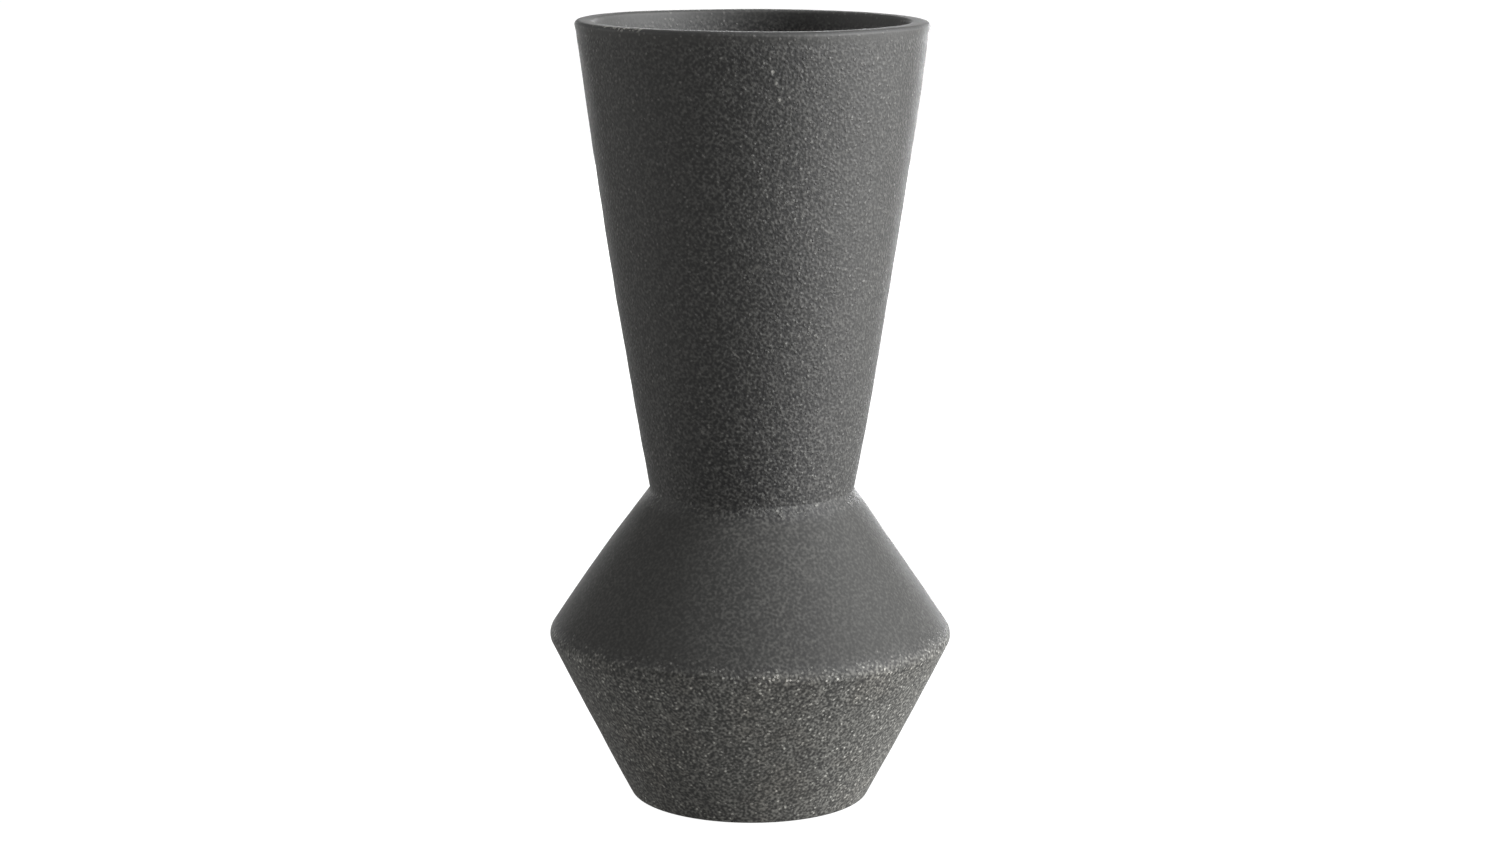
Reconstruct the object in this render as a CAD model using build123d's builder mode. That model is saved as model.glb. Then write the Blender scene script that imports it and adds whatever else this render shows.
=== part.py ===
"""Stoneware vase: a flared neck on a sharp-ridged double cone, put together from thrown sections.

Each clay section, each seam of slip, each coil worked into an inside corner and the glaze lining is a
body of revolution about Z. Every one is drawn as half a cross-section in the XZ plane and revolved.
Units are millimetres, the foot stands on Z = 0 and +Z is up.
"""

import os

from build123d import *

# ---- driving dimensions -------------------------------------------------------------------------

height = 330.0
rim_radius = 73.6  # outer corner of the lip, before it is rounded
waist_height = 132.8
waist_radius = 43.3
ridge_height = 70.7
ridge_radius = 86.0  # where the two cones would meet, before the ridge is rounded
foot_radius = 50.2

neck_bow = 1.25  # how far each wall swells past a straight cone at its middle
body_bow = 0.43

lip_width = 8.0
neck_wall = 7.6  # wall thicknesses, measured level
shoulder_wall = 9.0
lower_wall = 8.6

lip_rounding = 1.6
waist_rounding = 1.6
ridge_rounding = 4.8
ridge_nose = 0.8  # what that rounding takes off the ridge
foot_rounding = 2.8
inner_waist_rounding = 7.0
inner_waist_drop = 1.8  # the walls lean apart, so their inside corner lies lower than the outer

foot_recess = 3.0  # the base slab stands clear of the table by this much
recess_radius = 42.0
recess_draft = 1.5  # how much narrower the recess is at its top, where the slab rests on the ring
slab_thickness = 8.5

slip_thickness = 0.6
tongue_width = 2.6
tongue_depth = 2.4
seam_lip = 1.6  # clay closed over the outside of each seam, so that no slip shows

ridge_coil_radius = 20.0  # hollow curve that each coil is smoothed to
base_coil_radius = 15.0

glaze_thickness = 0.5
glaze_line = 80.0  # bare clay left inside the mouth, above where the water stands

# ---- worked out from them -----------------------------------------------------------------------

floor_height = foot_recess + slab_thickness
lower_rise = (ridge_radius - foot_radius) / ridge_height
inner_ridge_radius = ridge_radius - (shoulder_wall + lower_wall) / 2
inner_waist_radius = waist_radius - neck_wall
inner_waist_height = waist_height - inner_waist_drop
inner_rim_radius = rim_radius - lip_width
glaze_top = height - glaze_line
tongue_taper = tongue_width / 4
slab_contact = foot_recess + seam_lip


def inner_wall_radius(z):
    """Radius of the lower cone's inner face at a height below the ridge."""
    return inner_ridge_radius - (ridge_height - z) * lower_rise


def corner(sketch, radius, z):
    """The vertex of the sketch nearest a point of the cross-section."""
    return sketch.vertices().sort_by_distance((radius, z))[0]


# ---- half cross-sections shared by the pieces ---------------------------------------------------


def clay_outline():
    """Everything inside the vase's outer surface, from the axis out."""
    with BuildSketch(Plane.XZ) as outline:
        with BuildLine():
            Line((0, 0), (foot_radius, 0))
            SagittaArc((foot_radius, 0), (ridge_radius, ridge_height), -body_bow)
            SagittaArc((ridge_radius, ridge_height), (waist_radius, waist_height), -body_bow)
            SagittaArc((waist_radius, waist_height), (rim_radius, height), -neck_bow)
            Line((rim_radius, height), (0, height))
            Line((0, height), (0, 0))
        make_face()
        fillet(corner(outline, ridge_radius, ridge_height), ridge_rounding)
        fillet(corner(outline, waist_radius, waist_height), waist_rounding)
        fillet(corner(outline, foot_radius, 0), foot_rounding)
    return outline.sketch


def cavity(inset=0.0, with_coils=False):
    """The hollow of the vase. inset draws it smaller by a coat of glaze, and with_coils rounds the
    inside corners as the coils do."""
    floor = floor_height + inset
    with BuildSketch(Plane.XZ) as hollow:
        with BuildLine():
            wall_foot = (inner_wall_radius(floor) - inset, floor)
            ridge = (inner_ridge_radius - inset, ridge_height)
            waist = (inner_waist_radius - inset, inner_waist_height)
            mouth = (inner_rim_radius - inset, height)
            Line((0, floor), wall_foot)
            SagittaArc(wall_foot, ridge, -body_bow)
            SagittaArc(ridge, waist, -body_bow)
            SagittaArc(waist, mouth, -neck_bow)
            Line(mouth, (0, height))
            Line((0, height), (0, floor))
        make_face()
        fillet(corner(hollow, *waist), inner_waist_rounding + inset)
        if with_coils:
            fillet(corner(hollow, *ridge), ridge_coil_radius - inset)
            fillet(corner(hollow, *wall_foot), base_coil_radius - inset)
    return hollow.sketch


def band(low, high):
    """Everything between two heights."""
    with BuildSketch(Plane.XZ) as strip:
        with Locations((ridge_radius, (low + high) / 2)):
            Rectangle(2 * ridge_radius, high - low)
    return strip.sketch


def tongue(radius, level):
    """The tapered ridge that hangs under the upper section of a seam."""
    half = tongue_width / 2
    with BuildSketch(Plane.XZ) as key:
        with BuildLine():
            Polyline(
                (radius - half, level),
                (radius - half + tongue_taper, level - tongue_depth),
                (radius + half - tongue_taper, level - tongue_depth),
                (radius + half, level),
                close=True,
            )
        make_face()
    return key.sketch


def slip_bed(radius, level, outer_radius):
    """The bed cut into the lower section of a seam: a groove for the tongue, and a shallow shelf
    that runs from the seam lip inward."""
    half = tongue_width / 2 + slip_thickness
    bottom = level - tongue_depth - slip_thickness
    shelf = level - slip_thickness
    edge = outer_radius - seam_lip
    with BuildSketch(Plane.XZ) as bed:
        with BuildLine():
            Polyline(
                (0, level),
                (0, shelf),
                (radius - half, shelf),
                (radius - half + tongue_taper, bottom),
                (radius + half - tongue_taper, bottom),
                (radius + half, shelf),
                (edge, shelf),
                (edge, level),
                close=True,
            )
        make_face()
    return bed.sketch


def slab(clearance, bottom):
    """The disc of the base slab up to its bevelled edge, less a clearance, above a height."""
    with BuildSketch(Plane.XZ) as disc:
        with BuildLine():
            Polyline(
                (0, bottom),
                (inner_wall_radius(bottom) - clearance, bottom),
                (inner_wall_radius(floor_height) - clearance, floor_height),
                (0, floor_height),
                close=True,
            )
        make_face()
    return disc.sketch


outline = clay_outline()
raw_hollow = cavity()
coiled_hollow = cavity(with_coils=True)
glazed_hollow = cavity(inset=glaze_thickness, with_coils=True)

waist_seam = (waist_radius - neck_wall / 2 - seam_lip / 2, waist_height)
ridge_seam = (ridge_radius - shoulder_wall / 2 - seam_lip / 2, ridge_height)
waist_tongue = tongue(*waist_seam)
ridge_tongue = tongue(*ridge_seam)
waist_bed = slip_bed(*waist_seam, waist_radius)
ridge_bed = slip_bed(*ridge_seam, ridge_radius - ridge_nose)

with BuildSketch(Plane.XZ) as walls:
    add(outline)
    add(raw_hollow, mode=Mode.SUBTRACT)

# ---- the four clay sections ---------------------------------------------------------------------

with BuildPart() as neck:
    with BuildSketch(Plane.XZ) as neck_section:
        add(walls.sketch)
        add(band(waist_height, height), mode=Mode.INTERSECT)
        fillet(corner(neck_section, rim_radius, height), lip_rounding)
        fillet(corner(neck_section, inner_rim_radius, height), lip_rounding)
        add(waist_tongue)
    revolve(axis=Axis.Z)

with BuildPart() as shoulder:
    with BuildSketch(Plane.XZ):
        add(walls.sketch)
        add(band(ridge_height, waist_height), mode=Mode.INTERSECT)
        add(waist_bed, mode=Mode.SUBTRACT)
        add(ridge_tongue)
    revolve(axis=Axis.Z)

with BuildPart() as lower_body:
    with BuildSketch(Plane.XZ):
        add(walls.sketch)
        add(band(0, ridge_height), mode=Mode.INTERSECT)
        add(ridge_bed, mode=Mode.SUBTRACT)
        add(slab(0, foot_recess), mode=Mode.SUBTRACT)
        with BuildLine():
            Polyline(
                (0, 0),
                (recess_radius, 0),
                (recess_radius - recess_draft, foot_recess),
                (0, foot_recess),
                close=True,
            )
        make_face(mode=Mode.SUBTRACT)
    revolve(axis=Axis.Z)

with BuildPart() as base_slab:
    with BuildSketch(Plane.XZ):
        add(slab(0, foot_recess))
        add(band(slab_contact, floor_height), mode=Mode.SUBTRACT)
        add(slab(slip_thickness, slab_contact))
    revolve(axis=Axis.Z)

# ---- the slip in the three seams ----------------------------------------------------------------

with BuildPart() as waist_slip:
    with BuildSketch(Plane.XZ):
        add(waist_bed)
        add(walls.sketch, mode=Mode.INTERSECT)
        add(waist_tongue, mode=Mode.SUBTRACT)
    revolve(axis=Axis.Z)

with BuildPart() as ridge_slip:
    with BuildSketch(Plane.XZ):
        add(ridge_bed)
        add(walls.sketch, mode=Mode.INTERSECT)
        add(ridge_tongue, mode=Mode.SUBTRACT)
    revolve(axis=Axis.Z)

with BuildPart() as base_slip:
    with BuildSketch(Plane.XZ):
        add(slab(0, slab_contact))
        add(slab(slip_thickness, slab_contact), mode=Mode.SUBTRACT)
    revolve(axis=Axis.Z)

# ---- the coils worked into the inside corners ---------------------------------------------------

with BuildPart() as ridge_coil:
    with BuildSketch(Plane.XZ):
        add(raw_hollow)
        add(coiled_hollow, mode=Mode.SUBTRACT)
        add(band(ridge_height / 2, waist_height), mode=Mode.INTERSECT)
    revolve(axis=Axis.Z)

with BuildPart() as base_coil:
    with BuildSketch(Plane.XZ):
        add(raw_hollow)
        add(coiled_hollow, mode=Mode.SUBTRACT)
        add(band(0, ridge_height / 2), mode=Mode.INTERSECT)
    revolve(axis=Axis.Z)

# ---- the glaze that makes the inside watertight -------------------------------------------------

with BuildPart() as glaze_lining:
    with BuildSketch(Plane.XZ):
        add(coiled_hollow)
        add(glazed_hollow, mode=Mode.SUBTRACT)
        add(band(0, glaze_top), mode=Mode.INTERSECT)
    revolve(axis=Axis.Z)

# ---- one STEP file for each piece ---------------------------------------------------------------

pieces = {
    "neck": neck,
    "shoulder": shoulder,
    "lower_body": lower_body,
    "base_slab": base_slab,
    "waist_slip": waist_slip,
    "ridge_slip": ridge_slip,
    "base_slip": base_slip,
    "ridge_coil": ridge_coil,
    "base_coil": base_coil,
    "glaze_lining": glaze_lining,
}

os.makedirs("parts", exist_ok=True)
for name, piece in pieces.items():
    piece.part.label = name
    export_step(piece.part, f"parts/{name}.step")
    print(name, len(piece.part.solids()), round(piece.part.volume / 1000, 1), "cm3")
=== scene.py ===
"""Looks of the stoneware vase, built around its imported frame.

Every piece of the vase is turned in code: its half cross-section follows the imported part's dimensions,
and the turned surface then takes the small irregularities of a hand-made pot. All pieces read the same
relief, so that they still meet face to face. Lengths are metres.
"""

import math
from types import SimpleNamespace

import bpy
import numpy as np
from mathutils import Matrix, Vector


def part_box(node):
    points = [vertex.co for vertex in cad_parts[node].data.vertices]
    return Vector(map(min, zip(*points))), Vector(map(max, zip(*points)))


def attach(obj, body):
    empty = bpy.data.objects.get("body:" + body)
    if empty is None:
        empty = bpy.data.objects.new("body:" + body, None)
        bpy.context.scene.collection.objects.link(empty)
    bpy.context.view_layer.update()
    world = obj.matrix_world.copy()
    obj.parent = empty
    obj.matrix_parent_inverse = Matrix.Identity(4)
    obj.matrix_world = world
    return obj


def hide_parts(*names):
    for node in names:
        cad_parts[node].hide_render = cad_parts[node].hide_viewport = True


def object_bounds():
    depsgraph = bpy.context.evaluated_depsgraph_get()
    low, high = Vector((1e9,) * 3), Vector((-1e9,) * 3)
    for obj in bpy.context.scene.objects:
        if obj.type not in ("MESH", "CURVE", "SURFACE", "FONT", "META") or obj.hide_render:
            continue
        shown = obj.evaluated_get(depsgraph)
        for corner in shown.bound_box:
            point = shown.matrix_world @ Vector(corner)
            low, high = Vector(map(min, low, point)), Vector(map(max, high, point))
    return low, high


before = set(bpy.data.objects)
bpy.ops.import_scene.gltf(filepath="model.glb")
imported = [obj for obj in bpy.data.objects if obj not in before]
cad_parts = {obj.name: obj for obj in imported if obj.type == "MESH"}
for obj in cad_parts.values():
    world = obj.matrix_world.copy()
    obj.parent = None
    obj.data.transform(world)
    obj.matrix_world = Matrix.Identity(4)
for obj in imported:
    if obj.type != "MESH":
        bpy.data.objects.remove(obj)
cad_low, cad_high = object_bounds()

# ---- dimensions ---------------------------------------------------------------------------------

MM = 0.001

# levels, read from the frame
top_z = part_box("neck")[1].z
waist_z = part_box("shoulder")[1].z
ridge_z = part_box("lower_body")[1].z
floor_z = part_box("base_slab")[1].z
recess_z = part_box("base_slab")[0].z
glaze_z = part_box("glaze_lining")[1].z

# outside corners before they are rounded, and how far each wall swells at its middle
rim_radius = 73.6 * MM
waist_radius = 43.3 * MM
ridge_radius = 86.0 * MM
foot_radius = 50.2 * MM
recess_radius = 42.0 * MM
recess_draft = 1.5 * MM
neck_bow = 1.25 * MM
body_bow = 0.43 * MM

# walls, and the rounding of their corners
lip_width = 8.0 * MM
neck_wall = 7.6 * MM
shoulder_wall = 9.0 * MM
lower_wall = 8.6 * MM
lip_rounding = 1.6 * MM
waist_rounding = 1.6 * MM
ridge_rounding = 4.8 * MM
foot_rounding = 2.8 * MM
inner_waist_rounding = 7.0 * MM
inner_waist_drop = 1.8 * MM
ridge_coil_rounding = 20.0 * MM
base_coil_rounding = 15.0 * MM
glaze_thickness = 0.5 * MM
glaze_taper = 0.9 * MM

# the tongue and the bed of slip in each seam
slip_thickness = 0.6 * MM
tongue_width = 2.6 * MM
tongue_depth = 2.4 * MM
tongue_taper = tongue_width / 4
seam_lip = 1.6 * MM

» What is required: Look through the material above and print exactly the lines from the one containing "# ---- one STEP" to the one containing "for node in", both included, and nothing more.

» Task answer:
# ---- one STEP file for each piece ---------------------------------------------------------------

pieces = {
    "neck": neck,
    "shoulder": shoulder,
    "lower_body": lower_body,
    "base_slab": base_slab,
    "waist_slip": waist_slip,
    "ridge_slip": ridge_slip,
    "base_slip": base_slip,
    "ridge_coil": ridge_coil,
    "base_coil": base_coil,
    "glaze_lining": glaze_lining,
}

os.makedirs("parts", exist_ok=True)
for name, piece in pieces.items():
    piece.part.label = name
    export_step(piece.part, f"parts/{name}.step")
    print(name, len(piece.part.solids()), round(piece.part.volume / 1000, 1), "cm3")
=== scene.py ===
"""Looks of the stoneware vase, built around its imported frame.

Every piece of the vase is turned in code: its half cross-section follows the imported part's dimensions,
and the turned surface then takes the small irregularities of a hand-made pot. All pieces read the same
relief, so that they still meet face to face. Lengths are metres.
"""

import math
from types import SimpleNamespace

import bpy
import numpy as np
from mathutils import Matrix, Vector


def part_box(node):
    points = [vertex.co for vertex in cad_parts[node].data.vertices]
    return Vector(map(min, zip(*points))), Vector(map(max, zip(*points)))


def attach(obj, body):
    empty = bpy.data.objects.get("body:" + body)
    if empty is None:
        empty = bpy.data.objects.new("body:" + body, None)
        bpy.context.scene.collection.objects.link(empty)
    bpy.context.view_layer.update()
    world = obj.matrix_world.copy()
    obj.parent = empty
    obj.matrix_parent_inverse = Matrix.Identity(4)
    obj.matrix_world = world
    return obj


def hide_parts(*names):
    for node in names:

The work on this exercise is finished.